Yes! This is a large part of why my main hobbies are BJDs/miniatures now, as a parent. I was always a dollhouse miniatures lover but I'm new to enjoying dolls at all. I am an obsessive, lifelong hobbyist - but I had to give up or massively scaled back the things that previously took up a lot of my time and space (when I got pregnant with my first [unexpectedly after years of infertility] I had 3 dogs, a planted aquarium, 30+ chickens outside I was breeding, and a tropical plant collection that filled an entire room and required spreadsheets and grow lamps...) In my specific situation, I've had to conpletely pause my active hobby activity like completing projects for long periods with young children. I spend a lot of time solo parenting due to my husbands work, and my kids aren't sound sleepers, so I have very little free time even in the evenings. However its just a phase and by the time the younger is 2-3 I expect I'll have a lot more time for myself. And I have never as a parent been 100% focused on my children - I always make time for reading, for trying to keep myself intellectually engaged, and if I can't actively do projects I am at least researching and planning them.
My kids are 4 and 2 now, and I agree with a lot of the sentiment above. Even if you choose to stay home, that first year and a half or so is very baby-focused that it can be difficult to make time for hobbies. If you have more than one, this is exacerbated by having to juggle the kids' competing needs. There are pockets of time in those early months where you can enjoy your hobbies, but it very much has to be centered on things that can be picked up and put down easily. In my case, my dolls fell largely by the wayside in favor of reading or crochet, as my first was an atrociously unreliable sleeper. Around 2-3 years old is when the fog fully lifts and you'll find yourself with more time on your hands again.
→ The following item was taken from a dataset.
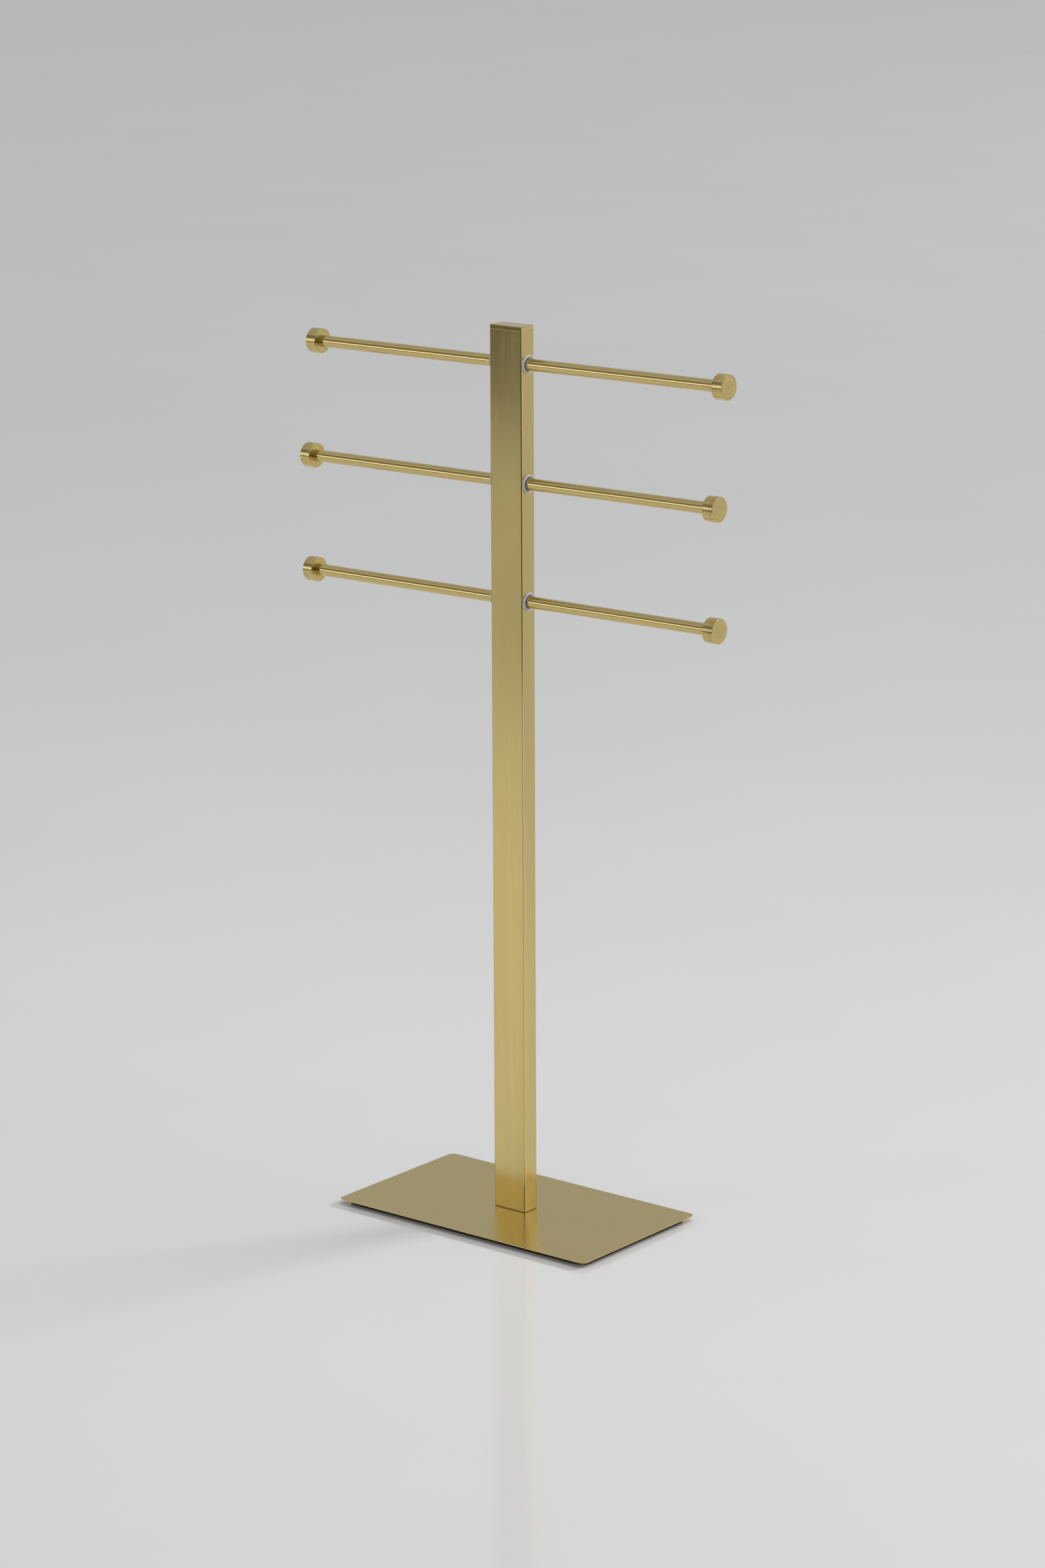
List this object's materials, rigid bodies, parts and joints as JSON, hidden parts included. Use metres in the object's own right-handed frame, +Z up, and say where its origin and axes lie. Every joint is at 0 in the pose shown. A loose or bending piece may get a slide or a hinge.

That's about the age that kids begin to independently play for longer periods of time, so you'll have more time in a day to get things done and make room for leisure. My daughter is at the age now where she shows interest in my hobbies, so I include her in ways that are safe and age-appropriate. We both like art, for example, so we draw and paint outside together when the weather is nice. While some people struggle with feeling guilty about not playing with their dolls and going through periods of dormancy, I believe the purpose of hobbies is to bring us joy. If having dolls in your closet waiting for you to come back brings you joy, there's no shame in stepping away when life requires you to. I've found that my dormant period has been very good for my doll hobby, actually, as it has allowed me the space to think deeply about my characters and goals without the desire to buy hanging over my head! Returning to it now is seeing my hobby with fresh eyes.